The system incorporates hashing mechanisms to ensure data integrity and enable efficient caching of data artifacts.

  • HashMethod: A protocol defining the interface for hash accumulators (update and result).
  • HashlibAccumulator: An implementation of HashMethod that wraps Python's hashlib for common hashing algorithms (e.g., SHA256, MD5).
  • PrecomputedValue: Allows providing a precomputed hash string, useful when the hash is known beforehand.
  • HashingReader / AsyncHashingReader: Synchronous and asynchronous file-like objects that wrap an underlying file handle. As data is read, they update an associated HashMethod accumulator, allowing the hash of the read content to be computed on the fly.
  • HashingWriter / AsyncHashingWriter: Similar to readers, these wrap file handles for writing. As data is written, they update an associated HashMethod accumulator, computing the hash of the written content.

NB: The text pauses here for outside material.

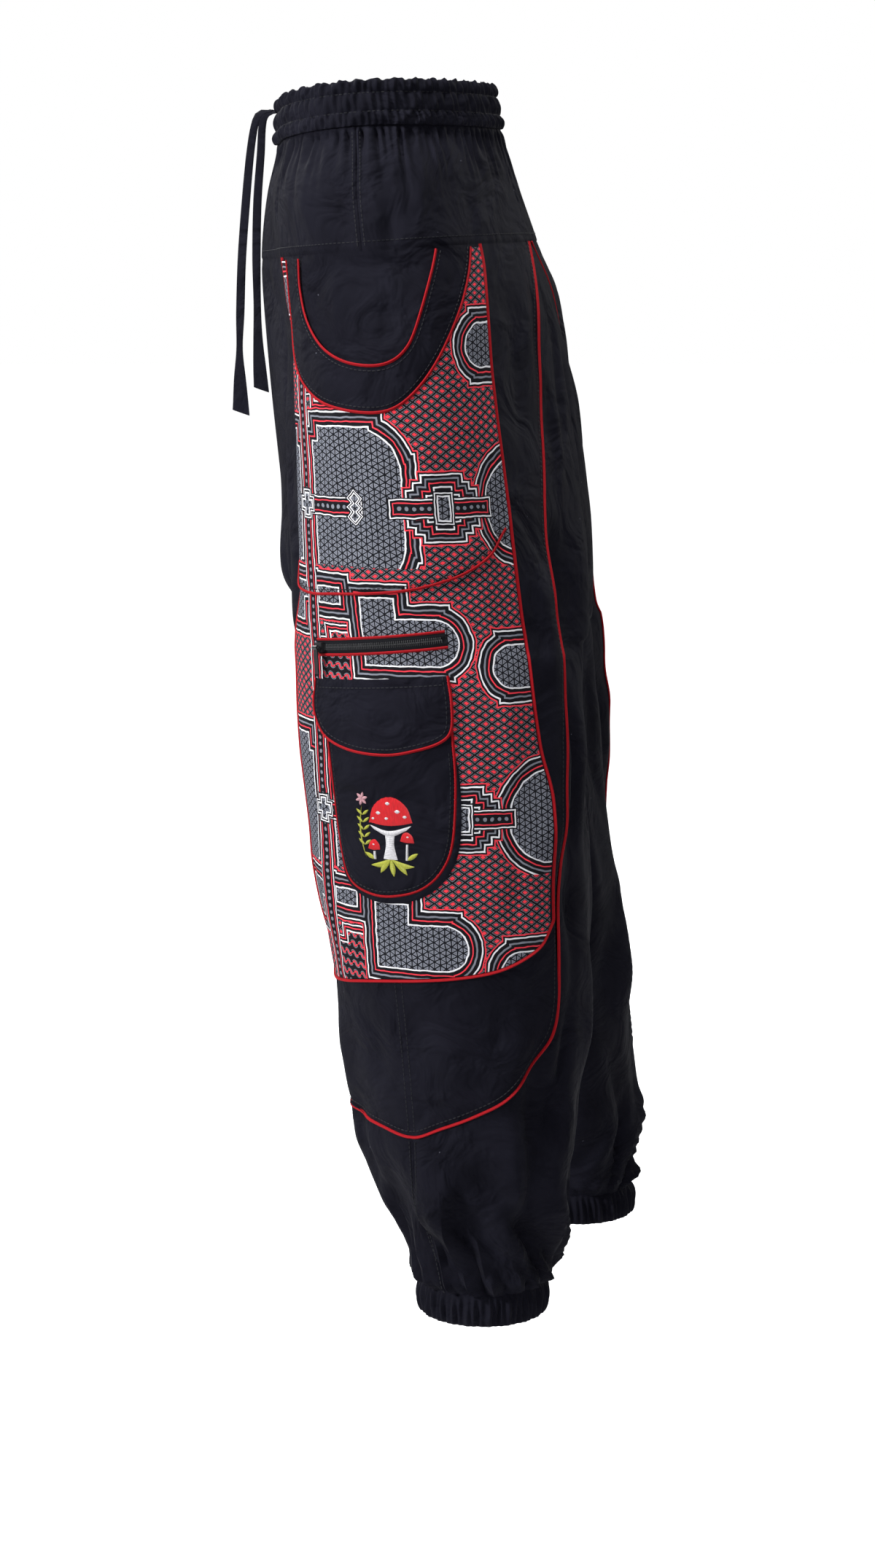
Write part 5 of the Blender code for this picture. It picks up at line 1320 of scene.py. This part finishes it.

Usage: The File and Dir classes utilize these hashing utilities. When a File or Dir is created or uploaded, a hash can be associated with it. This hash can then be used by the platform for caching task outputs or for data discovery, ensuring that tasks only re-execute if their inputs (or their hashes) have changed.

Storage Configuration

The storage configuration layer provides a unified way to interact with various cloud storage providers and local filesystems, leveraging fsspec for abstraction.

  • Storage: The base class for general storage configuration, including retry logic (retries, backoff) and debug settings (enable_debug).
  • Provider-Specific Configurations:
    • S3: Configures access to Amazon S3, including endpoint, access keys, and secret keys. It supports sandbox environments (e.g., MinIO) and anonymous access.
    • GCS: Configures access to Google Cloud Storage, with options like gsutil_parallelism.
    • ABFS: Configures access to Azure Blob Storage, including account name, keys, and client/tenant IDs.

Configuration: These storage configurations can be automatically loaded from environment variables using the auto() class method, or explicitly configured.

get_fsspec_kwargs(): Each storage configuration class provides this method to translate its settings into keyword arguments compatible with fsspec filesystem constructors. This allows the underlying data persistence layer to seamlessly connect to different storage backends.

RemoteFSPathResolver: This utility manages mappings between internal flyte:// URIs and their actual remote storage paths, ensuring consistent path resolution within the platform.

Best Practices and Considerations

  • Asynchronous I/O: For performance-critical tasks, especially when dealing with remote storage, prioritize the asynchronous open(), download(), walk(), and from_local() methods provided by File and Dir.
  • Explicit I/O: Remember that File and Dir transformers do not perform automatic data transfers. Always explicitly call download(), from_local(), or use the open() context manager to interact with the data.
  • Type Annotations: Leverage Python's type hints extensively. The TypeEngine relies heavily on accurate type annotations to correctly infer and transform data. For DataFrame, use Annotated to specify column schemas and file formats for enhanced type safety and data handling.
  • Custom Types: When introducing custom Python objects, implement a TypeTransformer and register it with the TypeEngine to ensure they are correctly serialized and deserialized. For structured data, consider implementing DataFrameEncoder and DataFrameDecoder.
  • Hashing for Caching: Utilize the hash attribute in File and Dir to enable caching and data versioning, especially for large or frequently accessed datasets.
  • Storage Configuration: Configure storage settings (e.g., S3 credentials, GCS parallelism) appropriately for your execution environment to ensure reliable and performant data access.
  • Limitations: Synchronous remote downloads/uploads for Dir are currently not fully implemented and will raise NotImplementedError. Prefer asynchronous operations for remote directory transfers.